* _DIRECTIONS FOR THIS TASK_: Repeat exactly the lines from the start of the material below up to and including the "gradient noise in" line.

╭──

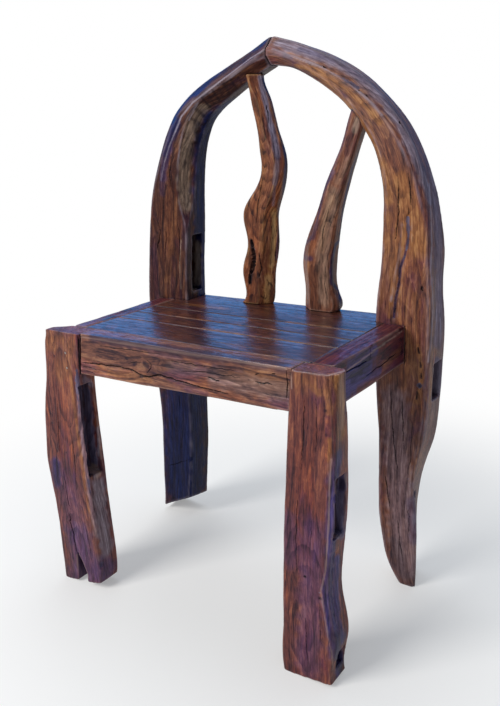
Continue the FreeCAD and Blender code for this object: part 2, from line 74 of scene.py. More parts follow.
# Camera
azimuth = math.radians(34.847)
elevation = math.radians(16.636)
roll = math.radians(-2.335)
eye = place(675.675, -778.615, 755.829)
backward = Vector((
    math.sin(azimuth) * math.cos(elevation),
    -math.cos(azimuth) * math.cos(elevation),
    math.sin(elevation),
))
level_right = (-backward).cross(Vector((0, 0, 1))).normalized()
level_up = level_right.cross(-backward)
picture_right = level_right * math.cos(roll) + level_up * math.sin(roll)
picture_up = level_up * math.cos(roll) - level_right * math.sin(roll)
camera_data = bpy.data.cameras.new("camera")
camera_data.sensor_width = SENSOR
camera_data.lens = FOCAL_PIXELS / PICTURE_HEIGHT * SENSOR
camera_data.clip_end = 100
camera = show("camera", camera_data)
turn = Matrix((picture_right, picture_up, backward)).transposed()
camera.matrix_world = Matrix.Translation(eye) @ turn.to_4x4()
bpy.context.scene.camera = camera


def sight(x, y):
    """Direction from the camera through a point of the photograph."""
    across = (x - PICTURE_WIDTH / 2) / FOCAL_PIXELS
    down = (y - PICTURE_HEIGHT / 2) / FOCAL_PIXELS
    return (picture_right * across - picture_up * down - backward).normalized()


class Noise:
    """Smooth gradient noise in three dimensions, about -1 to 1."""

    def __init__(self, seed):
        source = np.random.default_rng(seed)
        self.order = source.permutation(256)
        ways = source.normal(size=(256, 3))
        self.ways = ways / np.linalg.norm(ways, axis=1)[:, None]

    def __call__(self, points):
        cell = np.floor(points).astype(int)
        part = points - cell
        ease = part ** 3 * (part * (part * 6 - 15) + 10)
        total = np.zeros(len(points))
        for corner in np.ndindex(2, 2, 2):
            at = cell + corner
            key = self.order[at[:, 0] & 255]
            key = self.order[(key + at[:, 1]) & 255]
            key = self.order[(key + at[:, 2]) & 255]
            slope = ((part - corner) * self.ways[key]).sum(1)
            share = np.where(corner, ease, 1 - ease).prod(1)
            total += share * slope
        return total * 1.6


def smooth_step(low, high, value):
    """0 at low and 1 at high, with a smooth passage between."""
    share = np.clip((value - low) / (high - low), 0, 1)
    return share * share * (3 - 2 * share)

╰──

* _SOLVED PROBLEM_:
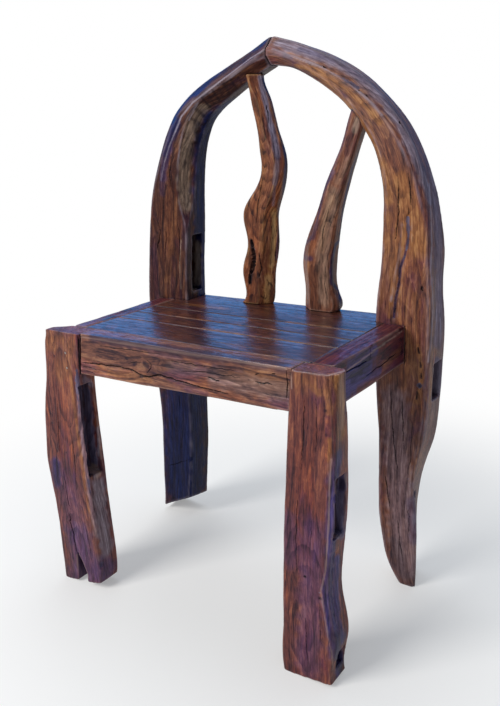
Continue the FreeCAD and Blender code for this object: part 2, from line 74 of scene.py. More parts follow.
# Camera
azimuth = math.radians(34.847)
elevation = math.radians(16.636)
roll = math.radians(-2.335)
eye = place(675.675, -778.615, 755.829)
backward = Vector((
    math.sin(azimuth) * math.cos(elevation),
    -math.cos(azimuth) * math.cos(elevation),
    math.sin(elevation),
))
level_right = (-backward).cross(Vector((0, 0, 1))).normalized()
level_up = level_right.cross(-backward)
picture_right = level_right * math.cos(roll) + level_up * math.sin(roll)
picture_up = level_up * math.cos(roll) - level_right * math.sin(roll)
camera_data = bpy.data.cameras.new("camera")
camera_data.sensor_width = SENSOR
camera_data.lens = FOCAL_PIXELS / PICTURE_HEIGHT * SENSOR
camera_data.clip_end = 100
camera = show("camera", camera_data)
turn = Matrix((picture_right, picture_up, backward)).transposed()
camera.matrix_world = Matrix.Translation(eye) @ turn.to_4x4()
bpy.context.scene.camera = camera


def sight(x, y):
    """Direction from the camera through a point of the photograph."""
    across = (x - PICTURE_WIDTH / 2) / FOCAL_PIXELS
    down = (y - PICTURE_HEIGHT / 2) / FOCAL_PIXELS
    return (picture_right * across - picture_up * down - backward).normalized()


class Noise:
    """Smooth gradient noise in three dimensions, about -1 to 1."""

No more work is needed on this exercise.